The Corrections Act requires the Bureau of Prisons (BOP) to provide appropriate recidivism reduction programming and productive activities to all eligible prisoners, these programs would reduce the likelihood of a person reoffending. Further the BOP will provide pepper spray to all its officers and employee in order to reduce violence within the prison walls. The bill requires the Department of Justice to develop the Post-Sentencing Risk and Needs Assessment System. Additionally, Presentence investigation reports are required to contain certain information such as substance abuse history, military service, and veteran status. This bill makes pilot programs to release nonviolent elderly offenders from prison facilities to home detention permanent and expands the eligibility for such released. Finally, certain records of juvenile nonviolent offenders must be automatically sealed and expunged, and juvenile solitary confinement is prohibited, except in limited circumstances.
It is clear that our system is in need of repair. According to The Hill, “America has only 5 percent of the world’s population but 20 percent of the world’s prison population.” Proponents argue that this legislation is the most comprehensive set of reforms since the 1980s when Congress began passing laws to battle drug crime. Senators have negotiated for months to produce bipartisan sentencing reform legislation. While originally opposed to the idea, Senator Grassley of Iowa, who leads the Senate Judiciary Committee, said he was “persuaded to support the bill, in part, because it doesn’t seek to end all mandatory minimum sentences.”
Although there is continued debate as to whether the bill goes far enough, many lay people and members of congress agree that it is a good step in sentencing reform. Marc Mauer, executive director of The Sentencing Project said, “The Sentencing Reform and Corrections Act is the most substantial criminal justice reform legislation introduced since the inception of the ‘tough on crime’ movement and is the best indication that we have that those days are over.” Critics argue that while sentencing reform aims to reduce punishment without impacting the crime rate, this is seldom effective. These critics suggest that sentencing reform does nothing more than release criminasl early, which allows them to reoffend, thus increasing the crime rate. The President of the Federal Law Enforcement Officers Association, Jon Adler, said the group does not “oppose rehabilitation programs for prisoners, but sharply disagrees with the effort to shorten drug sentences.” Adler believes that decreasing the mandatory minimum sentences is an incentive for drug dealers to continue their peddling.

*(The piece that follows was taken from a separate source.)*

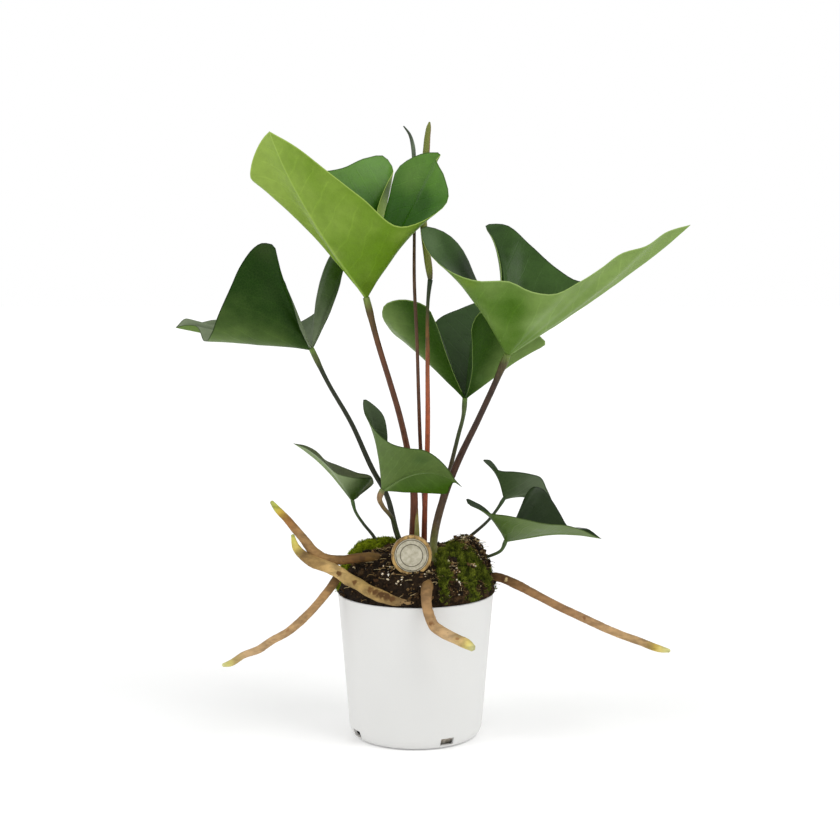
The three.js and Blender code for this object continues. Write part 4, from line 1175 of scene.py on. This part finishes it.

James Comey, director of the FBI, also provided a note of caution on the legislation. Comey said, as we seek to make changes to sentencing laws, “we should be mindful of how the era of falling crime rates in the early 1990s was also an era of tough sentencing.” Additionally, there is anticipated push back from prosecutors due to the bills retroactivity provisions. However, a retroactive guideline is not a get-out-of-jail-free-card: That is, an inmate does not automatically receive a reduced sentence. Every sentencing judge must separately consider each inmate’s request together with any prosecution objection and then weigh concerns about each inmate’s criminal history and the need to protect public safety before reducing any inmate’s sentence.” In short, this bipartisan bill is a landmark in the area of criminal law and criminal justice reform. While the bill would apply to federal crimes and federal prisoners that house over 200,000 inmates, which is just a fraction of the US population detained, this bill is necessary to revise the tough mandatory sentencing laws adopted during the wave of drug violence between the 1980s through the 1990s. We need prison reform, and this bill is a step in the right direction. President Obama has stated “he wants the bill on his desk to sight by the end ,” but who knows if the bill will even get to his desk by the end of his term.